_Work to be completed_
In the material below, find each line holding the string "parts" and copy it.

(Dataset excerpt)
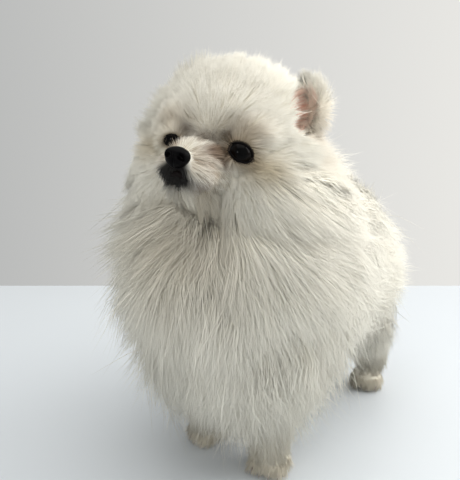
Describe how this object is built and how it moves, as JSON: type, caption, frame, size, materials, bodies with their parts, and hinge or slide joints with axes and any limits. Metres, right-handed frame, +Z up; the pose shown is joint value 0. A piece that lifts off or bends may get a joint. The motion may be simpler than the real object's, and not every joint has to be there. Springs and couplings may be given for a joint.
{
  "type": "pomeranian puppy",
  "caption": "Life-size still model of a standing white Pomeranian puppy with a full fluffy coat, head raised and turned.",
  "frame": {"origin": "on the floor, under the middle of the coat's box", "axes": "+Z up; the dog faces -Y and its left side is +X"},
  "size_m": [0.1485, 0.2335, 0.234],
  "materials": {
    "coat": "soft white fur",
    "face": "short white fur",
    "ear": "short fur over pinkish skin",
    "leather": "moist black nose leather",
    "eye": "wet dark brown eye"
  },
  "bodies": {
    "root": {"chest": "coat", "ear_left": "ear", "ear_right": "ear", "eye_left": "eye", "eye_right": "eye", "front_leg_left": "coat", "front_leg_right": "coat", "head": "coat", "hind_leg_left": "coat", "hind_leg_right": "coat", "lower_jaw": "face", "muzzle": "face", "neck": "coat", "nose": "leather", "tail": "coat", "torso": "coat"}
  },
  "joints": []
}
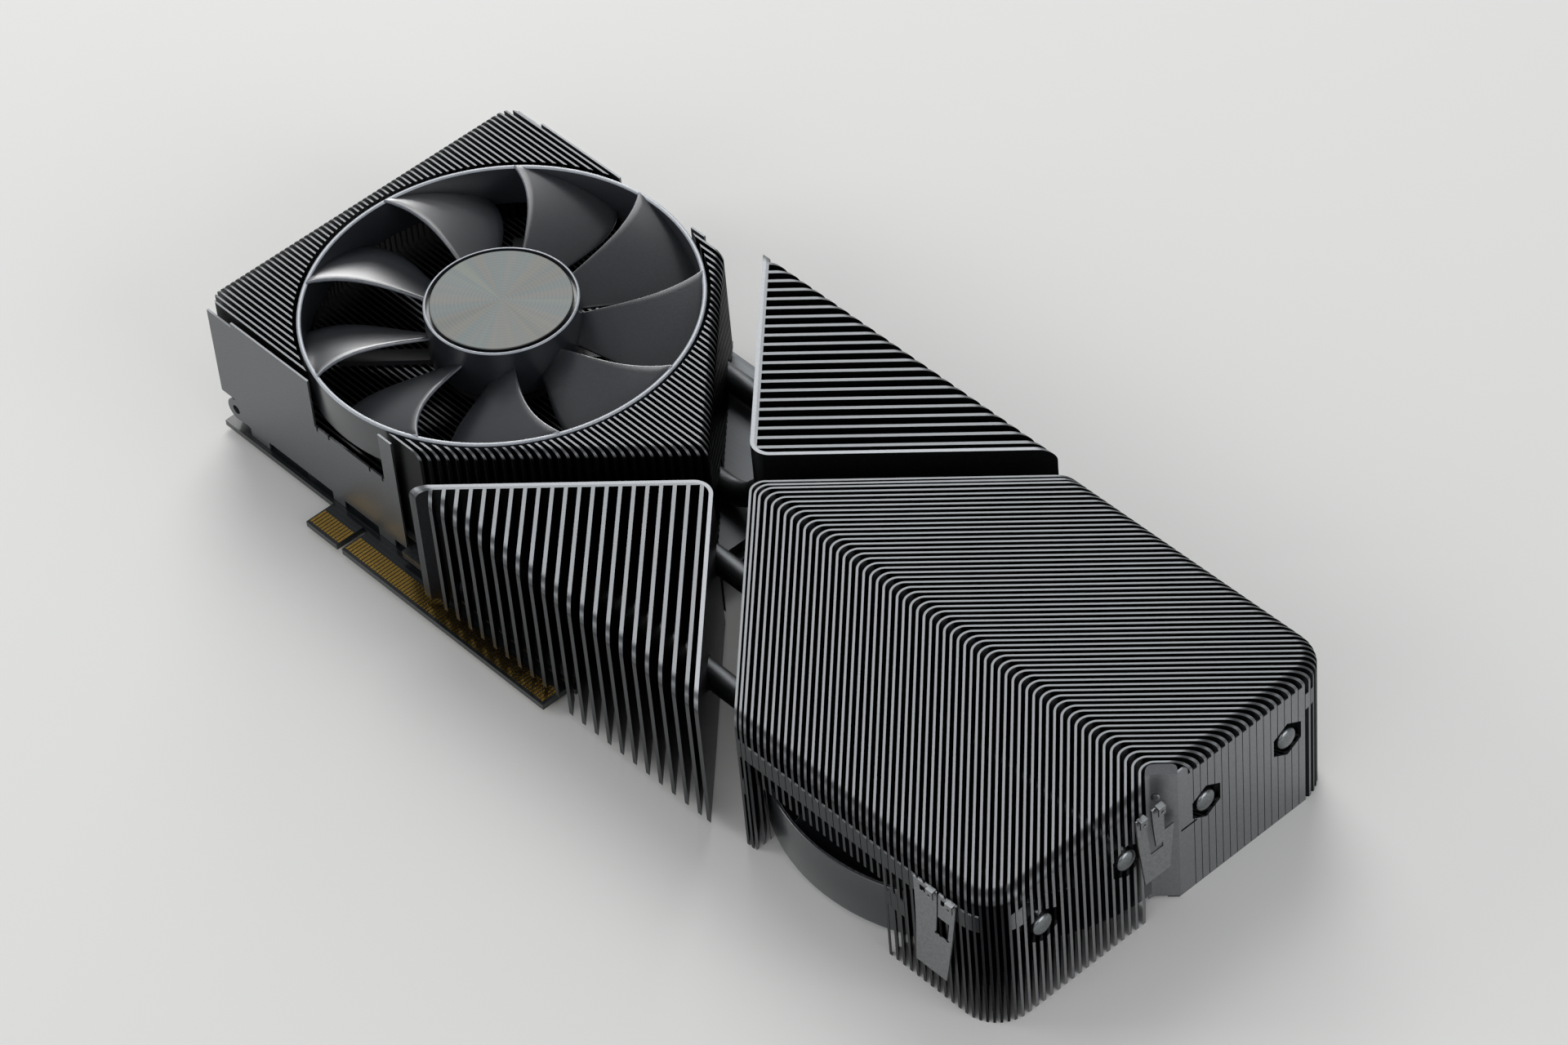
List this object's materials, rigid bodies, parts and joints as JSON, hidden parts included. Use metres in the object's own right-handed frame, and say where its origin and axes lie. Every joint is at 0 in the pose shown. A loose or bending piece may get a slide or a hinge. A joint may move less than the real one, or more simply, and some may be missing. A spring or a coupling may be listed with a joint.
{
  "type": "graphics card",
  "caption": "Two-slot graphics card with an exhaust fin stack, a flow-through fin stack, corner fin stacks, heat pipes, a vapour chamber and an axial fan on each face.",
  "frame": {"origin": "on the plane the card lies on, below the centre of the graphics chip, at the middle of the retention spring's lower face", "axes": "+X from the display-output end to the far end, +Z towards the face with the front fan, -Y towards the slot edge of the board"},
  "size_m": [0.2725, 0.1124, 0.0406],
  "materials": {
    "fin_metal": "dark satin with bright edges",
    "frame_metal": "dark satin with bright edges",
    "plate_metal": "satin",
    "clip_metal": "satin",
    "pipe_metal": "nickel plated, satin",
    "chamber_metal": "nickel plated, satin",
    "board": "solder mask, semi-matte",
    "contact_gold": "gold plated",
    "substrate": "semi-matte",
    "silicon": "polished",
    "thermal_compound": "matte",
    "black_epoxy": "matte",
    "choke_powder": "matte",
    "capacitor_case": "matte",
    "port_steel": "satin",
    "header_nylon": "matte",
    "spring_steel": "satin",
    "screw_steel": "black zinc",
    "fan_base_plastic": "matte",
    "blade_plastic": "satin",
    "lamination_steel": "matte",
    "winding_copper": "enamelled",
    "bearing_bronze": "matte",
    "ferrite": "matte",
    "shaft_steel": "ground",
    "hub_disc_metal": "spun, fine rings"
  },
  "bodies": {
    "cooler": {"exhaust_fins": "fin_metal", "near_side_plate": "plate_metal", "far_side_plate": "plate_metal", "near_corner_frame": "frame_metal", "near_corner_fins": "fin_metal", "far_corner_frame": "frame_metal", "far_corner_fins": "fin_metal", "through_fins": "fin_metal", "heat_pipes": "pipe_metal", "vapor_chamber": "chamber_metal", "base_plate": "plate_metal", "circuit_board": "board", "edge_contacts": "contact_gold", "chip_substrate": "substrate", "chip_die": "silicon", "thermal_paste": "thermal_compound", "memory_chips": "black_epoxy", "memory_pads": "thermal_compound", "inductors": "choke_powder", "power_stages": "black_epoxy", "capacitors": "capacitor_case", "power_connector": "black_epoxy", "power_pins": "contact_gold", "display_ports": "port_steel", "hdmi_port": "port_steel", "fan_headers": "header_nylon", "retention_spring": "spring_steel", "retention_screws": "screw_steel", "board_posts": "screw_steel", "board_screws": "screw_steel", "side_clip": "clip_metal", "end_clip": "clip_metal", "front_fan_base": "fan_base_plastic", "front_stator": "lamination_steel", "front_coils": "winding_copper", "front_sleeve": "bearing_bronze", "front_fan_board": "board", "rear_fan_base": "fan_base_plastic", "rear_stator": "lamination_steel", "rear_coils": "winding_copper", "rear_sleeve": "bearing_bronze", "rear_fan_board": "board"},
    "front_rotor": {"front_impeller": "blade_plastic", "front_yoke": "lamination_steel", "front_magnet": "ferrite", "front_shaft": "shaft_steel", "front_hub_disc": "hub_disc_metal"},
    "rear_rotor": {"rear_impeller": "blade_plastic", "rear_yoke": "lamination_steel", "rear_magnet": "ferrite", "rear_shaft": "shaft_steel", "rear_hub_disc": "hub_disc_metal"}
  },
  "joints": [
    {"name": "front_fan_spin", "type": "hinge", "parent": "cooler", "child": "front_rotor", "pos_m": [-0.042, 0, 0.022], "axis": [0, 0, 1], "continuous": true},
    {"name": "rear_fan_spin", "type": "hinge", "parent": "cooler", "child": "rear_rotor", "pos_m": [0.121, 0, 0.0193], "axis": [0, 0, 1], "continuous": true}
  ]
}
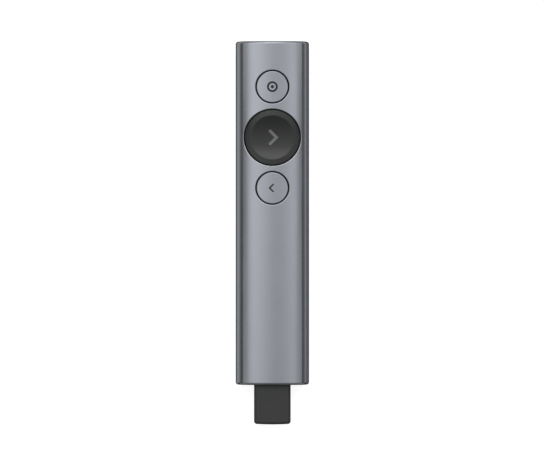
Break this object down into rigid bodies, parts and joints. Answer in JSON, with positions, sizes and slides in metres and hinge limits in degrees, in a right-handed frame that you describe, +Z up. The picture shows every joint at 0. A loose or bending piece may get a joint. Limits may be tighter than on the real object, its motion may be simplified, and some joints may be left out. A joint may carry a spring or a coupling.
{
  "type": "wireless presentation clicker",
  "caption": "Slim oval metal tube with round keys in a row, the middle one large and dished, and a plug-in radio receiver docked in its open tail.",
  "frame": {"origin": "under the middle of the clicker with its receiver docked, level with the lowest line of its back", "axes": "+X across the tube, +Y along it from the receiver's tail to the nose, +Z up out of the keys"},
  "size_m": [0.028, 0.1466, 0.0122],
  "materials": {
    "anodised_tube": "bead-blasted and anodised slate grey",
    "soft_black": "fine matt moulding",
    "receiver_grey": "fine matt moulding",
    "symbol_grey": "satin inlay",
    "symbol_dark": "satin inlay",
    "frame_black": "moulded",
    "carrier_white": "moulded",
    "board_green": "solder mask",
    "chip_black": "moulded",
    "socket_white": "moulded",
    "plain_steel": "nickel-plated",
    "screw_steel": "blackened",
    "contact_gold": "gold flash",
    "cell_wrap": "foil pouch",
    "pad_foam": "foam",
    "lead_red": "insulation",
    "lead_black": "insulation"
  },
  "bodies": {
    "handset": {"body_tube": "anodised_tube", "nose_cap": "soft_black", "tail_cap": "soft_black", "receiver_clips": "plain_steel", "tail_cap_screws": "screw_steel", "chassis": "frame_black", "circuit_board": "board_green", "key_frame": "frame_black", "board_screws": "screw_steel", "pointer_switch_base": "chip_black", "pointer_switch_dome": "plain_steel", "pointer_switch_cover": "plain_steel", "next_switch_base": "chip_black", "next_switch_dome": "plain_steel", "next_switch_cover": "plain_steel", "back_switch_base": "chip_black", "back_switch_dome": "plain_steel", "back_switch_cover": "plain_steel", "board_chips": "chip_black", "radio_shield": "plain_steel", "antenna_bracket": "plain_steel", "charging_port_shell": "plain_steel", "charging_port_tongue": "chip_black", "motor_base_plate": "plain_steel", "motor_can": "plain_steel", "motor_shaft": "plain_steel", "battery_cell": "cell_wrap", "battery_pads": "pad_foam", "battery_socket": "socket_white", "battery_plug": "socket_white", "battery_lead_positive": "lead_red", "battery_lead_negative": "lead_black"},
    "pointer_key": {"pointer_key_cap": "anodised_tube", "pointer_key_symbol": "symbol_dark", "pointer_key_carrier": "carrier_white", "pointer_switch_plunger": "carrier_white"},
    "next_key": {"next_key_cap": "soft_black", "next_key_symbol": "symbol_grey", "next_key_carrier": "carrier_white", "next_switch_plunger": "carrier_white"},
    "back_key": {"back_key_cap": "anodised_tube", "back_key_symbol": "symbol_dark", "back_key_carrier": "carrier_white", "back_switch_plunger": "carrier_white"},
    "receiver": {"receiver_case_top": "receiver_grey", "receiver_case_bottom": "receiver_grey", "plug_shell": "plain_steel", "plug_tongue": "chip_black", "plug_contacts": "contact_gold", "receiver_board": "board_green", "receiver_chips": "chip_black"},
    "motor_weight": {"motor_rotor": "contact_gold"}
  },
  "joints": [
    {"name": "pointer_key_press", "type": "slide", "parent": "handset", "child": "pointer_key", "axis": [0, 0, -1], "range_m": [0, 0.00045], "stiffness_N_per_m": 1500, "deforming": ["pointer_switch_dome"]},
    {"name": "next_key_press", "type": "slide", "parent": "handset", "child": "next_key", "axis": [0, 0, -1], "range_m": [0, 0.00045], "stiffness_N_per_m": 1500, "deforming": ["next_switch_dome"]},
    {"name": "back_key_press", "type": "slide", "parent": "handset", "child": "back_key", "axis": [0, 0, -1], "range_m": [0, 0.00045], "stiffness_N_per_m": 1500, "deforming": ["back_switch_dome"]},
    {"name": "receiver_slide", "type": "slide", "parent": "handset", "child": "receiver", "axis": [0, -1, 0], "range_m": [0, 0.032]},
    {"name": "motor_spin", "type": "hinge", "parent": "handset", "child": "motor_weight", "pos_m": [0, 0.00165, 0.00585], "axis": [0, 0, 1], "continuous": true}
  ]
}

_Task result_
Describe how this object is built and how it moves, as JSON: type, caption, frame, size, materials, bodies with their parts, and hinge or slide joints with axes and any limits. Metres, right-handed frame, +Z up; the pose shown is joint value 0. A piece that lifts off or bends may get a joint. The motion may be simpler than the real object's, and not every joint has to be there. Springs and couplings may be given for a joint.
List this object's materials, rigid bodies, parts and joints as JSON, hidden parts included. Use metres in the object's own right-handed frame, and say where its origin and axes lie. Every joint is at 0 in the pose shown. A loose or bending piece may get a slide or a hinge. A joint may move less than the real one, or more simply, and some may be missing. A spring or a coupling may be listed with a joint.
Break this object down into rigid bodies, parts and joints. Answer in JSON, with positions, sizes and slides in metres and hinge limits in degrees, in a right-handed frame that you describe, +Z up. The picture shows every joint at 0. A loose or bending piece may get a joint. Limits may be tighter than on the real object, its motion may be simplified, and some joints may be left out. A joint may carry a spring or a coupling.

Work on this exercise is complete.